Some were upset that older Punjabi and Hindi immigrants seemed to be getting by without having to learn English. Because South Asians didn’t call out a friendly “hello” or because all South Asian homes had basement apartments or because of their “smelly” cooking, some people just didn’t like having them as neighbours. They watched the “welcome mat” being laid out by businesses like banks, and were filled with resentment. When they had immigrated here from different parts of the world, no one made services like opening a bank account easy for them.

“I’ve been here longer, and I feel like an outsider,” a black resident told me.

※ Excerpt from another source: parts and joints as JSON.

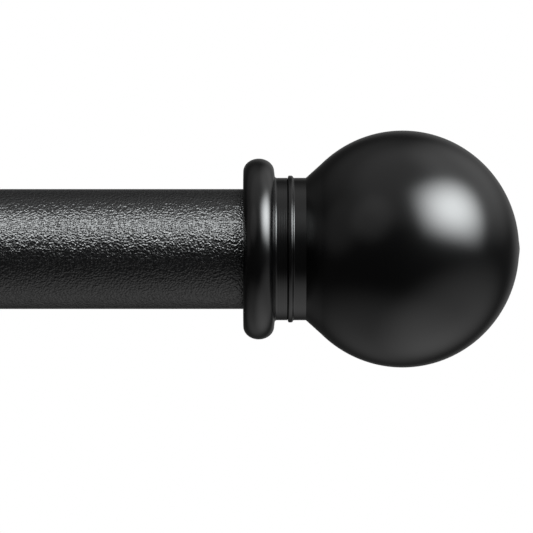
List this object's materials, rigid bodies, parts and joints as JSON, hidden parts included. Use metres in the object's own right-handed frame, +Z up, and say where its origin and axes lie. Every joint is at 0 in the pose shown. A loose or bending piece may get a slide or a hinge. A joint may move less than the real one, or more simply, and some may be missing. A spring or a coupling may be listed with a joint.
{
  "type": "curtain rod with brackets",
  "caption": "Telescoping round curtain rod with screw-on ball finials, resting in adjustable wall brackets with clamp screws.",
  "frame": {"origin": "on the wall plane, midway between the two brackets and level with the rod's axis", "axes": "+X along the rod towards the thick tube's finial, +Y into the wall, +Z up"},
  "size_m": [0.9202, 0.15, 0.0776],
  "materials": {
    "pebbled_black_steel": "pebble-textured black powder coat",
    "satin_black_resin": "smooth satin black lacquer on cast resin",
    "black_bracket_steel": "fine satin black powder coat",
    "black_screw_steel": "black oxide",
    "zinc_plated_steel": "bright zinc plate",
    "turned_brass": "turned brass",
    "natural_nylon": "natural nylon",
    "black_moulded_plastic": "moulded black plastic"
  },
  "bodies": {
    "wall_fixings": {"right_wall_plate": "black_bracket_steel", "right_arm_socket": "black_bracket_steel", "right_wall_screws": "black_screw_steel", "left_wall_plate": "black_bracket_steel", "left_arm_socket": "black_bracket_steel", "left_wall_screws": "black_screw_steel"},
    "right_lock": {"right_lock_screw": "black_screw_steel"},
    "left_lock": {"left_lock_screw": "black_screw_steel"},
    "right_arm": {"right_arm_bar": "black_bracket_steel", "right_cradle": "black_bracket_steel", "right_cradle_rivet": "black_screw_steel", "right_clamp_boss": "black_bracket_steel"},
    "left_arm": {"left_arm_bar": "black_bracket_steel", "left_cradle": "black_bracket_steel", "left_cradle_rivet": "black_screw_steel", "left_clamp_boss": "black_bracket_steel"},
    "right_tip": {"right_thumbscrew_tip": "natural_nylon"},
    "right_thumb": {"right_thumbscrew": "black_screw_steel"},
    "left_tip": {"left_thumbscrew_tip": "natural_nylon"},
    "left_thumb": {"left_thumbscrew": "black_screw_steel"},
    "outer_rod": {"outer_tube": "pebbled_black_steel", "mouth_ring": "black_moulded_plastic", "outer_end_plug": "natural_nylon", "outer_plug_nut": "zinc_plated_steel"},
    "inner_rod": {"inner_tube": "pebbled_black_steel", "guide_bush": "natural_nylon", "inner_end_plug": "natural_nylon", "inner_plug_nut": "zinc_plated_steel"},
    "right_cap": {"right_finial_base": "satin_black_resin"},
    "right_ball": {"right_finial_ball": "satin_black_resin", "right_finial_insert": "turned_brass", "right_finial_stud": "zinc_plated_steel"},
    "left_cap": {"left_finial_base": "satin_black_resin"},
    "left_ball": {"left_finial_ball": "satin_black_resin", "left_finial_insert": "turned_brass", "left_finial_stud": "zinc_plated_steel"}
  },
  "joints": [
    {"name": "right_arm_slide", "type": "slide", "parent": "wall_fixings", "child": "right_arm", "axis": [0, -1, 0], "range_m": [0, 0.0254]},
    {"name": "left_arm_slide", "type": "slide", "parent": "wall_fixings", "child": "left_arm", "axis": [0, -1, 0], "range_m": [0, 0.0254]},
    {"name": "rod_lift", "type": "slide", "parent": "right_arm", "child": "outer_rod", "axis": [0, 0, 1], "range_m": [0, 0.03]},
    {"name": "telescope", "type": "slide", "parent": "outer_rod", "child": "inner_rod", "axis": [-1, 0, 0], "range_m": [-0.05, 0.416]},
    {"name": "right_finial_draw", "type": "slide", "parent": "outer_rod", "child": "right_cap", "axis": [1, 0, 0], "range_m": [0, 0.008]},
    {"name": "right_finial_turn", "type": "hinge", "parent": "right_cap", "child": "right_ball", "pos_m": [0.414, -0.0889, 0], "axis": [1, 0, 0], "range_deg": [0, 2881]},
    {"name": "left_finial_draw", "type": "slide", "parent": "inner_rod", "child": "left_cap", "axis": [-1, 0, 0], "range_m": [0, 0.008]},
    {"name": "left_finial_turn", "type": "hinge", "parent": "left_cap", "child": "left_ball", "pos_m": [-0.389, -0.0889, 0], "axis": [-1, 0, 0], "range_deg": [0, 2881]},
    {"name": "right_thumbscrew_draw", "type": "slide", "parent": "right_arm", "child": "right_tip", "axis": [0, -1, 0], "range_m": [0, 0.0032]},
    {"name": "right_thumbscrew_turn", "type": "hinge", "parent": "right_tip", "child": "right_thumb", "pos_m": [0.324, -0.0889, 0], "axis": [0, -1, 0], "range_deg": [0, 1441]},
    {"name": "right_lock_turn", "type": "hinge", "parent": "wall_fixings", "child": "right_lock", "pos_m": [0.324, -0.044, 0], "axis": [0, 0, -1], "range_deg": [0, 180]},
    {"name": "left_thumbscrew_draw", "type": "slide", "parent": "left_arm", "child": "left_tip", "axis": [0, -1, 0], "range_m": [0, 0.0048]},
    {"name": "left_thumbscrew_turn", "type": "hinge", "parent": "left_tip", "child": "left_thumb", "pos_m": [-0.324, -0.0889, 0.0016], "axis": [0, -1, 0], "range_deg": [0, 2161]},
    {"name": "left_lock_turn", "type": "hinge", "parent": "wall_fixings", "child": "left_lock", "pos_m": [-0.324, -0.044, 0.0016], "axis": [0, 0, -1], "range_deg": [0, 180]}
  ],
  "couplings": [
    {"joint": "left_arm_slide", "follows": "right_arm_slide", "ratio": 1},
    {"joint": "right_finial_turn", "follows": "right_finial_draw", "rad_per_m": 6283.2},
    {"joint": "left_finial_turn", "follows": "left_finial_draw", "rad_per_m": 6283.2},
    {"joint": "right_thumbscrew_turn", "follows": "right_thumbscrew_draw", "rad_per_m": 7854},
    {"joint": "left_thumbscrew_turn", "follows": "left_thumbscrew_draw", "rad_per_m": 7854}
  ]
}
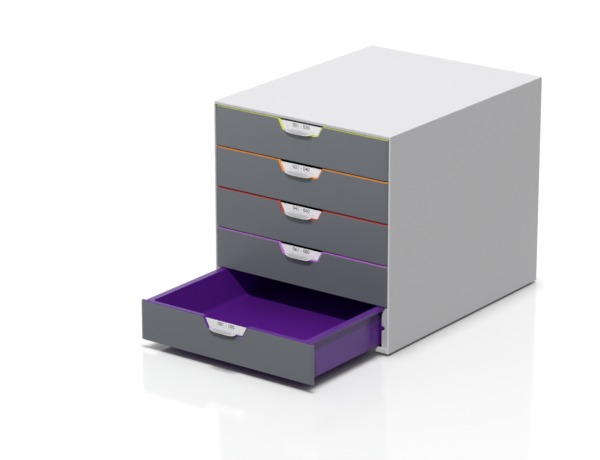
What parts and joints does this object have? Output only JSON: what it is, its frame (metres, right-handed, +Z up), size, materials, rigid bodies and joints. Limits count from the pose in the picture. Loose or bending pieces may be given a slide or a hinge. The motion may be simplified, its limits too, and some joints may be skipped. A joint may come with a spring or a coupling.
{
  "type": "plastic drawer tower",
  "caption": "Desktop drawer tower: light grey clipped plastic cabinet with sliding coloured trays, dark fronts, clear label windows with finger visors, and one drawer pulled open.",
  "frame": {"origin": "middle of the cabinet's footprint on the plane that its feet stand on; the open drawer isn't counted", "axes": "+Z up, -Y towards the drawer fronts, so drawers pull out along -Y, +X to the right of a person who faces the drawers"},
  "size_m": [0.28, 0.521, 0.292],
  "materials": {
    "grey_plastic": "fine satin grain",
    "grey_moulding": "satin",
    "dark_plastic": "fine satin grain",
    "lime_plastic": "smooth",
    "orange_plastic": "smooth",
    "red_plastic": "smooth",
    "lilac_plastic": "smooth",
    "purple_plastic": "smooth",
    "clear_plastic": "clear, polished",
    "label_card": "matt card",
    "foot_rubber": "matt"
  },
  "bodies": {
    "cabinet": {"top_panel": "grey_plastic", "left_side_panel": "grey_plastic", "right_side_panel": "grey_plastic", "base_panel": "grey_plastic", "back_panel": "grey_plastic", "left_runner_moulding": "grey_moulding", "right_runner_moulding": "grey_moulding", "stop_catches": "grey_moulding", "rubber_feet": "foot_rubber"},
    "drawer_1": {"tray_1": "lime_plastic", "drawer_front_1": "dark_plastic", "label_window_1": "clear_plastic", "label_card_1": "label_card"},
    "drawer_2": {"tray_2": "orange_plastic", "drawer_front_2": "dark_plastic", "label_window_2": "clear_plastic", "label_card_2": "label_card"},
    "drawer_3": {"tray_3": "red_plastic", "drawer_front_3": "dark_plastic", "label_window_3": "clear_plastic", "label_card_3": "label_card"},
    "drawer_4": {"tray_4": "lilac_plastic", "drawer_front_4": "dark_plastic", "label_window_4": "clear_plastic", "label_card_4": "label_card"},
    "drawer_5": {"tray_5": "purple_plastic", "drawer_front_5": "dark_plastic", "label_window_5": "clear_plastic", "label_card_5": "label_card"}
  },
  "joints": [
    {"name": "drawer_1_slide", "type": "slide", "parent": "cabinet", "child": "drawer_1", "axis": [0, -1, 0], "range_m": [0, 0.26]},
    {"name": "drawer_2_slide", "type": "slide", "parent": "cabinet", "child": "drawer_2", "axis": [0, -1, 0], "range_m": [0, 0.26]},
    {"name": "drawer_3_slide", "type": "slide", "parent": "cabinet", "child": "drawer_3", "axis": [0, -1, 0], "range_m": [0, 0.26]},
    {"name": "drawer_4_slide", "type": "slide", "parent": "cabinet", "child": "drawer_4", "axis": [0, -1, 0], "range_m": [0, 0.26]},
    {"name": "drawer_5_slide", "type": "slide", "parent": "cabinet", "child": "drawer_5", "axis": [0, -1, 0], "range_m": [-0.158, 0.102]}
  ]
}
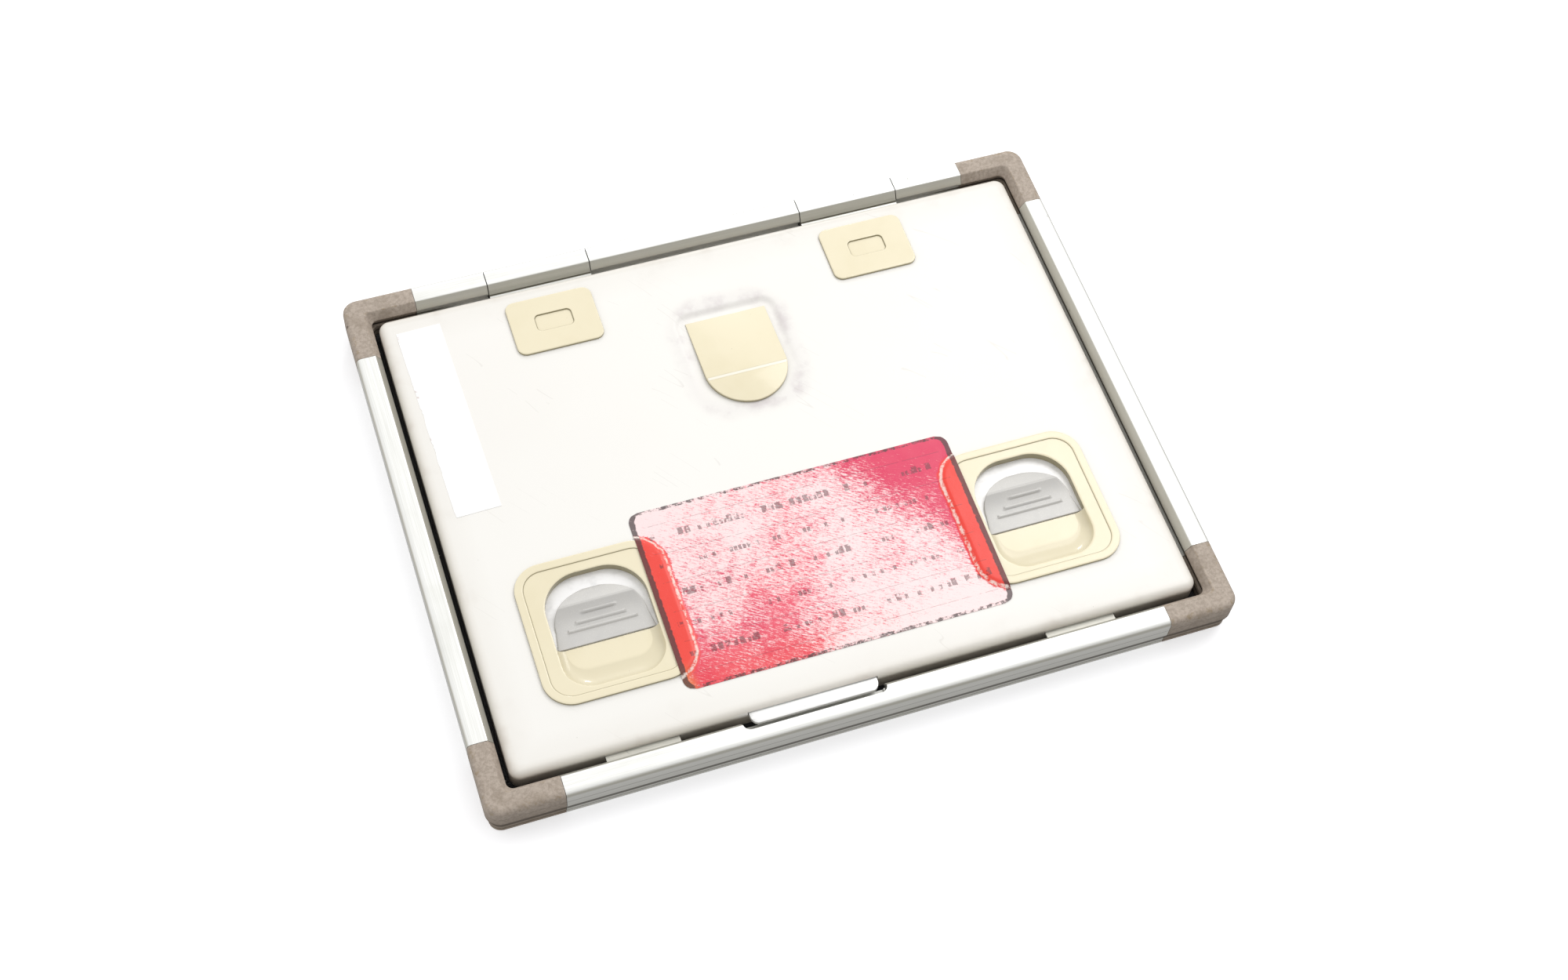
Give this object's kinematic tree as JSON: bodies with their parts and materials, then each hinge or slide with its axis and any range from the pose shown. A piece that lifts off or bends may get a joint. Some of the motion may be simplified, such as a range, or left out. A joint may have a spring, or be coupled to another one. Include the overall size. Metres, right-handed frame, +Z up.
{
  "type": "radiographic film cassette",
  "caption": "Flat light-tight cassette for X-ray film: aluminium rails with moulded corners, hinged back lid with sliding latches, foam pad, lead foil and intensifying screens.",
  "frame": {"origin": "centre of the footprint, on the surface that the cassette lies on, tube side down", "axes": "+X along the long side, +Y towards the hinge, +Z up through the back lid"},
  "size_m": [0.272, 0.214, 0.0165],
  "materials": {
    "anodised_aluminium": "satin anodised extrusion, greenish grey on the flanks",
    "bright_aluminium": "bright rolled sheet",
    "steel": "plain steel",
    "taupe_plastic": "matte taupe moulding, stained and nicked",
    "lid_paint": "warm white stoved paint on pressed aluminium sheet, lightly specked",
    "ivory_plastic": "semi-gloss ivory moulding",
    "grey_plastic": "silver-grey satin moulding",
    "black_felt": "short black pile",
    "panel_paint": null,
    "screen_white": "smooth off-white phosphor screen",
    "foam": "fine-celled dark foam",
    "lead": "dull lead foil",
    "label_foil": null,
    "label_paper": "blank white label"
  },
  "bodies": {
    "frame": {"rail_front": "anodised_aluminium", "rail_hinge": "anodised_aluminium", "rail_left": "anodised_aluminium", "rail_right": "anodised_aluminium", "corner_front_left": "taupe_plastic", "corner_front_right": "taupe_plastic", "corner_hinge_left": "taupe_plastic", "corner_hinge_right": "taupe_plastic", "front_panel": "panel_paint", "front_screen": "screen_white", "light_seal_front": "black_felt", "light_seal_hinge": "black_felt", "light_seal_left": "black_felt", "light_seal_right": "black_felt", "hinge_pin_left": "steel", "hinge_pin_right": "steel"},
    "lid": {"lid_panel": "lid_paint", "inner_plate": "bright_aluminium", "lead_foil": "lead", "pressure_pad": "foam", "back_screen": "screen_white", "hinge_leaf_left": "anodised_aluminium", "hinge_leaf_right": "anodised_aluminium", "hinge_rivet_left_a": "steel", "hinge_rivet_left_b": "steel", "hinge_rivet_right_a": "steel", "hinge_rivet_right_b": "steel", "hinge_cover_left": "ivory_plastic", "hinge_cover_right": "ivory_plastic", "centre_tab": "ivory_plastic", "latch_bezel_left": "ivory_plastic", "latch_bezel_right": "ivory_plastic", "latch_guide_left": "bright_aluminium", "latch_guide_right": "bright_aluminium", "latch_spring_left": "steel", "latch_spring_right": "steel", "lift_tongue": "bright_aluminium", "form_label": "label_foil", "blank_label": "label_paper"},
    "latch_left": {"latch_slider_left": "grey_plastic", "latch_bolt_left": "steel"},
    "latch_right": {"latch_slider_right": "grey_plastic", "latch_bolt_right": "steel"}
  },
  "joints": [
    {"name": "lid_hinge", "type": "hinge", "parent": "frame", "child": "lid", "pos_m": [0, 0.1037, 0.0128], "axis": [-1, 0, 0], "range_deg": [0, 110]},
    {"name": "latch_left_slide", "type": "slide", "parent": "lid", "child": "latch_left", "axis": [0, 1, 0], "range_m": [0, 0.005], "stiffness_N_per_m": 300, "springref_m": -0.003, "deforming": ["latch_spring_left"]},
    {"name": "latch_right_slide", "type": "slide", "parent": "lid", "child": "latch_right", "axis": [0, 1, 0], "range_m": [0, 0.005], "stiffness_N_per_m": 300, "springref_m": -0.003, "deforming": ["latch_spring_right"]}
  ]
}
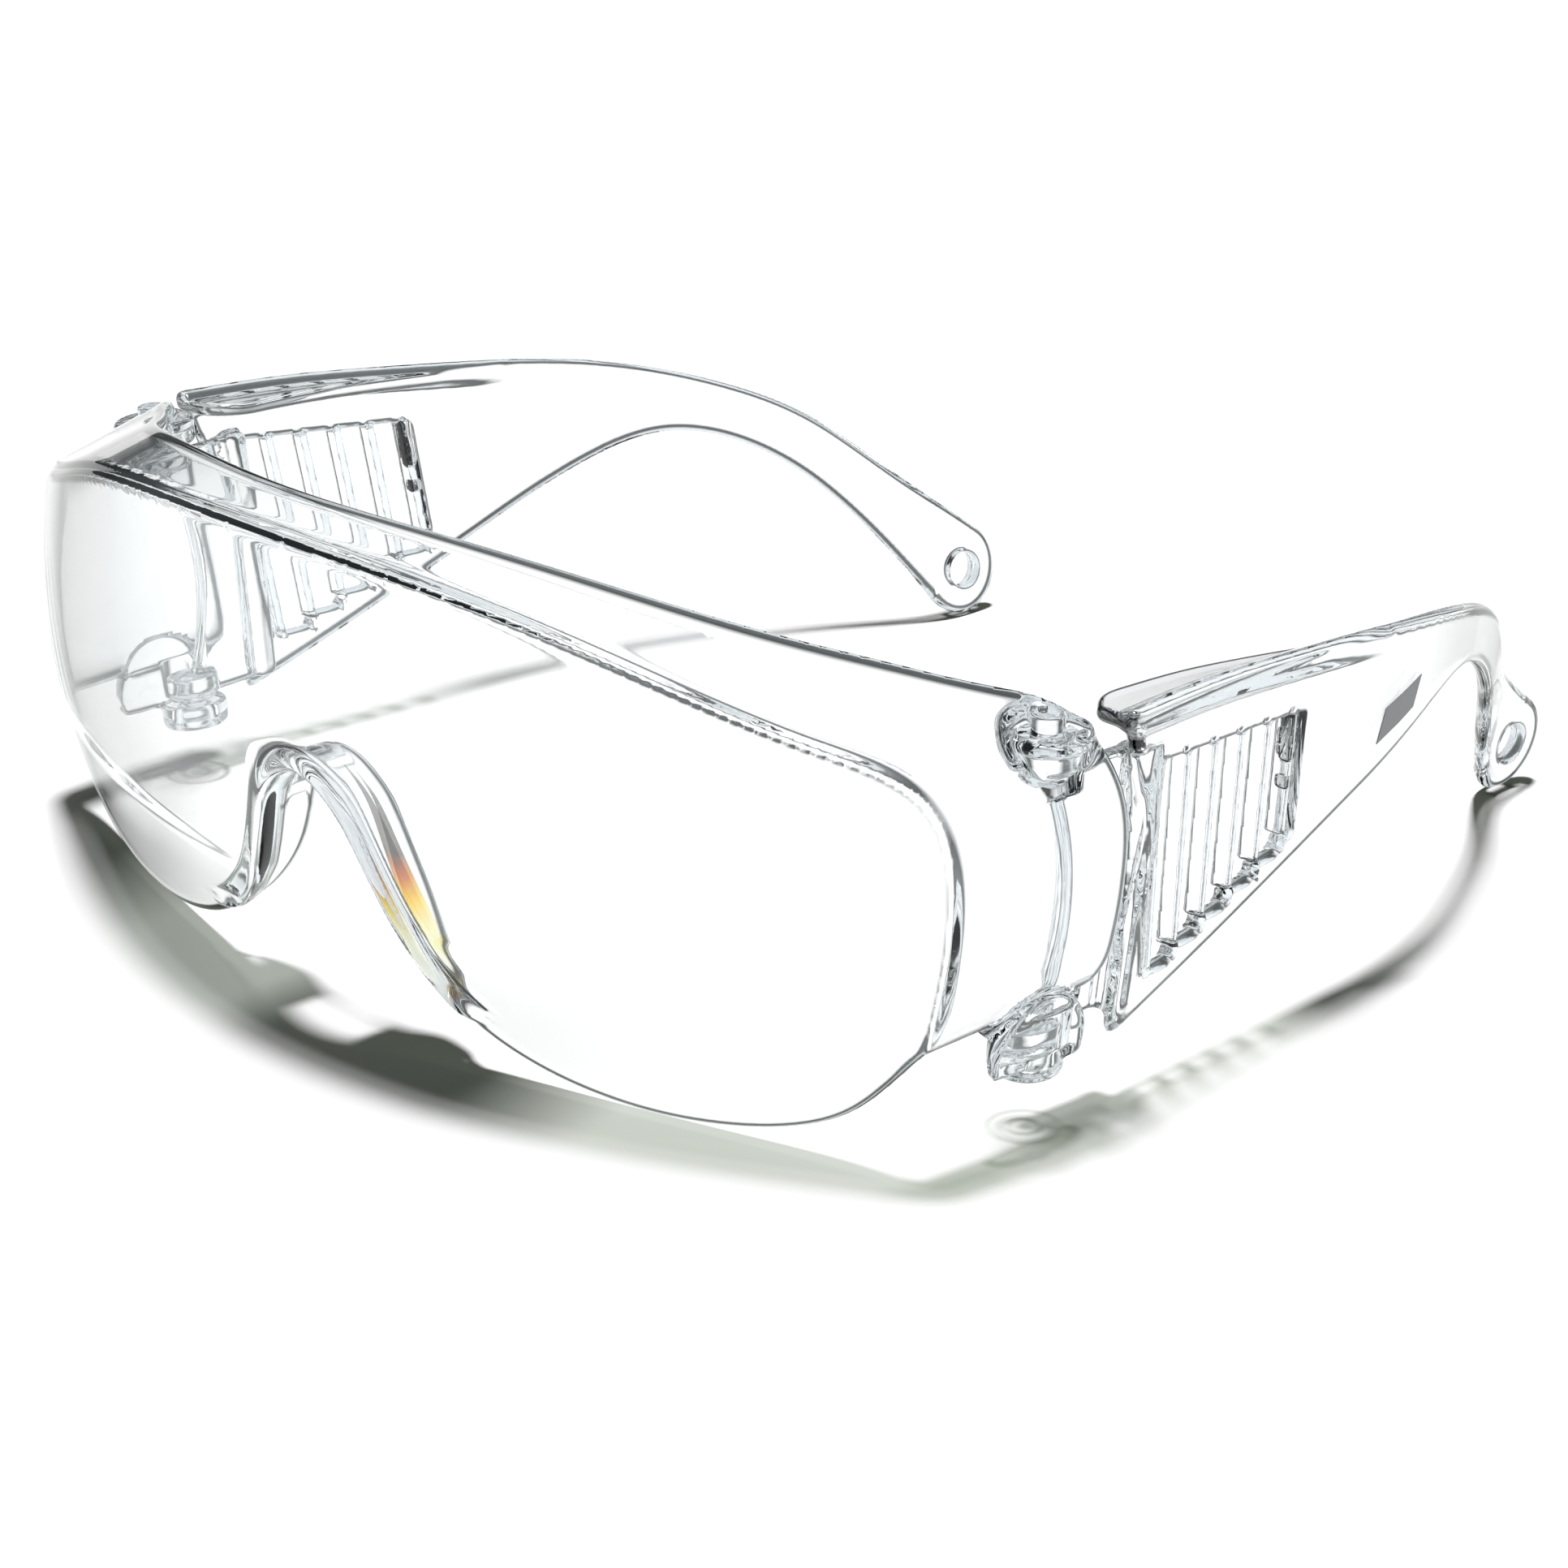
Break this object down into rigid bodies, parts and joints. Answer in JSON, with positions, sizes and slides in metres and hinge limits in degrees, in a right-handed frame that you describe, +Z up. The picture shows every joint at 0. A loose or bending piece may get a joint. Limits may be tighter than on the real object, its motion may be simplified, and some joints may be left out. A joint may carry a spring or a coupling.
{
  "type": "safety glasses",
  "caption": "Clear over-spectacle safety glasses: wrap-around lens shield with brow ledge and side wings, and vented temples that fold on pegs.",
  "frame": {"origin": "middle of the open glasses' footprint, on the table that the two lens lobes and the two temple tips stand on", "axes": "+X to the wearer's left, +Y back towards the ears, +Z up; the glasses look along -Y"},
  "size_m": [0.1564, 0.158, 0.0591],
  "materials": {
    "clear_shield": "gloss",
    "clear_temple": "gloss",
    "print_ink": "matte"
  },
  "bodies": {
    "shield": {"lens_shield": "clear_shield"},
    "temple_left": {"temple_left": "clear_temple", "print_mark": "print_ink"},
    "temple_right": {"temple_right": "clear_temple"}
  },
  "joints": [
    {"name": "fold_left", "type": "hinge", "parent": "shield", "child": "temple_left", "pos_m": [0.0694, -0.03645, 0.0088], "axis": [0.092, -0.046, 0.9947], "range_deg": [0, 86]},
    {"name": "fold_right", "type": "hinge", "parent": "shield", "child": "temple_right", "pos_m": [-0.0694, -0.03645, 0.0088], "axis": [0.092, 0.046, -0.9947], "range_deg": [0, 72]}
  ]
}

….Kristin Good is an associate professor of political science at Dalhousie University. In her 2006 book, Municipalities and Multiculturalism: The Politics of Immigration in Toronto and Vancouver, she argues that local governments – not just their federal and provincial counterparts – have a role to play in helping communities deal with multiculturalism and the racial tensions that may arise as a community becomes more biracial than multiracial.

“As Brampton transitioned from a more diverse multicultural immigration base to a more concentrated South Asian population, that concentration creates a perception of cultural takeover in a municipality among long-standing residents and can lead to particular kinds of multiculturalism challenges,” Prof. Good says. “My theory predicts that you’ll see more of a backlash when there is concentration. Part of it is the perception that the immigrant group doesn’t want to integrate. Part of it is the sense of cultural takeover and the loss of being the majority in the place. And, part of it is that certain types of developments are perceived to cater to particular ethnic groups, and sometimes that makes longstanding residents feel excluded.”

In such cases, municipalities need to step in and foster intercultural understanding between the two groups.

Brampton’s municipal leaders never took that critical step. In fact, Prof. Good found that neither politicians in Brampton nor Mississauga had planned or reacted well to their minority population in the early 2000s.

“They were unresponsive,” Prof. Good said. “What they didn’t do were all of the things that more responsive municipalities did that follow a multicultural model of citizenship, rather than one based on a hands-off, laissez faire assimilation approach to immigrant integration.”